The trapped mosquitoes are being tested for diseases, including West Nile Virus and Eastern Equine Encephalitis.

In addition to aerial spraying, the city also has been spraying from trucks and treating standing water to help reduce the mosquito populations.

“Mosquito populations can increase dramatically in the wake of a hurricane, and that could mean an increase in the incidence of mosquito-borne diseases such as West Nile Virus and Eastern Equine Encephalitis,” said Dr. Nancy Welch, Western Tidewater Health Director. “To combat this, parts of the Western Tidewater region will receive aerial spraying for mosquitoes.”

There have been no human cases of either disease recently, said Larry Hill, a spokesman from the Virginia Department of Health.
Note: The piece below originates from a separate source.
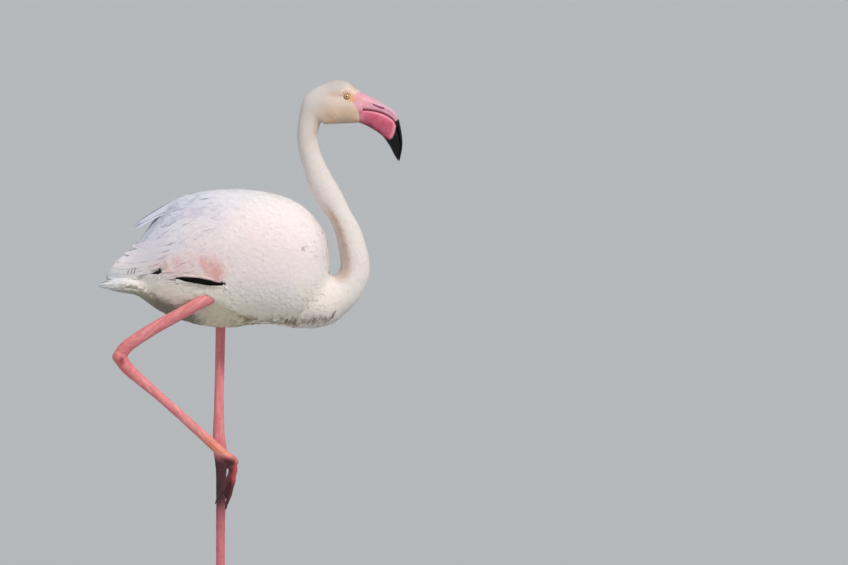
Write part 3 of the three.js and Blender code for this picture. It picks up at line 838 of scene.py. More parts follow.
def scatter(vertices, triangles, keep, spacing, rng):
    """Evenly spread random points on the kept triangles, none nearer than spacing to another."""
    tri = triangles[keep]
    corners = vertices[tri]
    area = 0.5 * np.linalg.norm(
        np.cross(corners[:, 1] - corners[:, 0], corners[:, 2] - corners[:, 0]), axis=1)
    count = int(area.sum() / spacing**2 * 4.5)
    pick = rng.choice(len(tri), size=count, p=area / area.sum())
    r1, r2 = np.sqrt(rng.random(count)), rng.random(count)
    weights = np.stack([1 - r1, r1 * (1 - r2), r1 * r2], axis=1)
    points = (corners[pick] * weights[..., None]).sum(axis=1)
    taken = {}
    chosen = []
    cells = np.floor(points / spacing).astype(int).tolist()
    near = [(i, j, k) for i in (-1, 0, 1) for j in (-1, 0, 1) for k in (-1, 0, 1)]
    limit = spacing * spacing
    for i, (point, cell) in enumerate(zip(points.tolist(), cells)):
        x, y, z = point
        free = True
        for a, b, c in near:
            for q in taken.get((cell[0] + a, cell[1] + b, cell[2] + c), ()):
                if (q[0] - x) ** 2 + (q[1] - y) ** 2 + (q[2] - z) ** 2 < limit:
                    free = False
                    break
            if not free:
                break
        if free:
            taken.setdefault(tuple(cell), []).append(point)
            chosen.append(i)
    return points[chosen]


def vane_template(rows, columns):
    """Faces of one closed feather on a grid of rows by columns, and which of them face down."""
    at = lambda r, c: r * columns + c
    faces, under = [], []
    for r in range(rows - 1):
        for c in range(columns - 1):
            faces.append([at(r, c), at(r, c + 1), at(r + 1, c + 1), at(r + 1, c)])
            under.append(False)
        faces.append([at(r, columns - 1), at(r, 0), at(r + 1, 0), at(r + 1, columns - 1)])
        under.append(True)
    faces.append([at(0, c) for c in reversed(range(columns))])
    faces.append([at(rows - 1, c) for c in range(columns)])
    return faces, under + [True, True]


UV_PATCH = 0.003  # width of one feather's patch on the unwrap


def feather_piece(name, centres, ups, ways, widths, profiles, heights, tints, place, columns,
                  camber, curl=(0.0, 0.0)):
    """One mesh of many closed feathers. centres, ups and ways are (feathers, rows, 3) in mm,
    widths half widths, profiles and heights (feathers, rows), tints (feathers, rows, 3) and
    place (feathers, 2) each root's place on the unwrap. curl is how far the vanes slope and bend
    at their edges, each (feathers, rows)."""
    count, rows = centres.shape[:2]
    s = np.linspace(-1, 1, columns)
    aside = np.cross(ups, ways)
    half = widths[:, None] * profiles
    slope, bend = (np.broadcast_to(part, half.shape)[..., None] for part in curl)
    arch = camber * half[..., None] * (1 - s**2) + slope * s + bend * s**2
    v = (centres[:, :, None] + aside[:, :, None] * (half[..., None] * s)[..., None]
         + ups[:, :, None] * (heights[..., None] + arch)[..., None])
    faces, under = vane_template(rows, columns)
    per = rows * columns

    sizes = np.array([len(f) for f in faces])
    corner = np.concatenate([np.array(f) for f in faces])
    # Grids wind either way, so the first face is checked against the surface normal.
    a, b, c = v[0].reshape(-1, 3)[faces[0][:3]]
    flip = np.dot(np.cross(b - a, c - a), ups[0, 0]) < 0
    if flip:
        corner = np.concatenate([np.array(f[::-1]) for f in faces])
    loops = (corner[None, :] + (np.arange(count) * per)[:, None]).ravel()
    starts = np.concatenate([[0], np.cumsum(np.tile(sizes, count))[:-1]])

    mesh = bpy.data.meshes.new(name)
    mesh.vertices.add(count * per)
    mesh.vertices.foreach_set("co", (v.reshape(-1) * MM).astype(np.float32))
    mesh.loops.add(len(loops))
    mesh.loops.foreach_set("vertex_index", loops.astype(np.int32))
    mesh.polygons.add(len(faces) * count)
    mesh.polygons.foreach_set("loop_start", starts.astype(np.int32))
    mesh.polygons.foreach_set("use_smooth", np.tile(~np.array(under), count))
    mesh.update(calc_edges=True)
    # The outline of each feather is a sharp edge, so that its upper side is lit as one soft sheet.
    ends = np.empty(len(mesh.edges) * 2, dtype=np.int32)
    mesh.edges.foreach_get("vertices", ends)
    row, column = np.divmod(ends.reshape(-1, 2) % per, columns)
    side = (column[:, 0] == column[:, 1]) & np.isin(column[:, 0], (0, columns - 1))
    end = (row[:, 0] == row[:, 1]) & np.isin(row[:, 0], (0, rows - 1))
    sharp = mesh.attributes.new("sharp_edge", "BOOLEAN", "EDGE")
    sharp.data.foreach_set("value", side | end)

    vane = mesh.attributes.new("vane", "FLOAT_VECTOR", "POINT")
    step = np.linalg.norm(np.diff(centres, axis=1), axis=2)
    along = np.concatenate([np.zeros((count, 1)), np.cumsum(step, axis=1)], axis=1)
    flat = np.stack(np.broadcast_arrays(half[..., None] * s, along[..., None], 0.0), axis=-1)
    vane.data.foreach_set("vector", flat.astype(np.float32).ravel())

    attribute = mesh.color_attributes.new("tint", "FLOAT_COLOR", "POINT")
    rgba = np.ones((count, rows, columns, 4), dtype=np.float32)
    rgba[..., :3] = tints[:, :, None]
    attribute.data.foreach_set("color", rgba.ravel())

    layer = mesh.uv_layers.new(name="OFBake")
    u = place[:, 0, None, None] + UV_PATCH * 0.5 * s[None, None, :]
    w = place[:, 1, None, None] + UV_PATCH * (np.linspace(0, 1, rows)[None, :, None] - 0.5)
    grid = np.stack(np.broadcast_arrays(u, w), axis=-1)
    uv = np.broadcast_to(grid, (count, rows, columns, 2)).reshape(-1, 2)[loops]
    layer.data.foreach_set("uv", uv.astype(np.float32).ravel())

    obj = bpy.data.objects.new(name, mesh)
    bpy.context.scene.collection.objects.link(obj)
    return obj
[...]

The insecticide applications are a precaution.

The health department is asking residents to help combat the spread of the diseases and the mosquito population by removing standing water from around their homes.

Residents can help by:

  • Emptying buckets, drums, bottles, tin cans, wheelbarrows and potted plant trays;
  • Properly disposing of used tires;
  • Clearing roof gutters, downspouts and drainpipes;
  • Cleaning wading and swimming pools;
  • Draining water from tarps;
  • Placing Mosquito Dunks in stagnant water areas around your home, including ditches and low-lying areas.

Mosquito Dunks are used to kill mosquito larvae. They are available free to Suffolk residents over the age of 18 and are available at all local fire stations. You must have proof of residence and picture identification and sign the information sheet at the fire station.

Residents also can reduce their risk of being bitten by a mosquito by following these recommendations:

  • Remain indoors during times of greatest mosquito activity (one hour before dusk to one hour before dawn).
  • Wear loose, long and light-colored clothing when outdoors.
  • Use insect repellants containing DEET according to the label instructions.
  • Place oscillating fans outside to blow mosquitoes away from areas you will be occupying.